In any case, we decided for a lighter reading for the month of June, and decided on The divine Secrets of the Ya-Ya Sisterhood. I am perhaps ashamed to say that this is one of my favorite books. Now, don't expect this one to be completely light either, but it definitely won't give you that doomed feeling that I had the entire time I was reading In the Time of the Butterflies. And, since I won't be here in June (flying to the motherland for Joseph to be spoiled by his grandparents), I hope you will be posting on the blog so I can vicariously participate.

Thursday, May 8, 2008

Two quick thoughts

In the Time of the Butterflies creates characters out of women who really existed... does anyone know how the book was received by people who really knew the Miraval sisters and how much this parallels their actual lives?

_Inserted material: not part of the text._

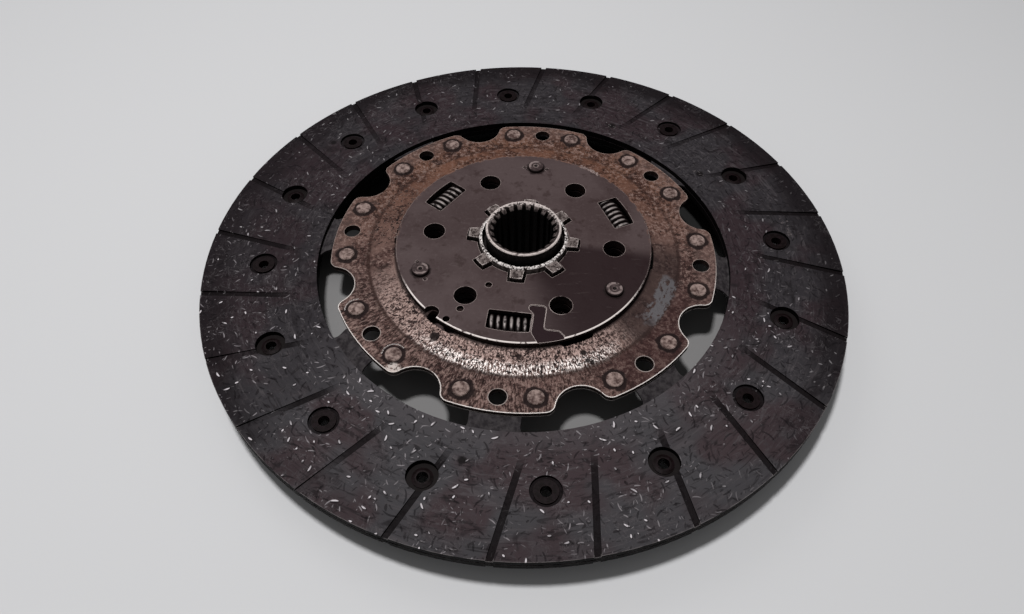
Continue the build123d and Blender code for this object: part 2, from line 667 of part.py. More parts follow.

Also for some reason thinking about both this book and the previous one really has me thinking about the role women play as "keepers" of religious faith for families and societies....

See y'all this Saturday!

Tuesday, May 6, 2008

Me again

So, how is it that we decided that The Bell Jar was too depressing and decided to read this instead? I am about 120 pages away from the end, and I don't want to continue (though I also don't want to put it down). 

Wednesday, April 30, 2008

Children's books

Julia Alvarez really  nice children's books. We have checked out two of her books. I don't know if she has more, but I really enjoyed them, and I am going to assume that Joe did too. Check them out.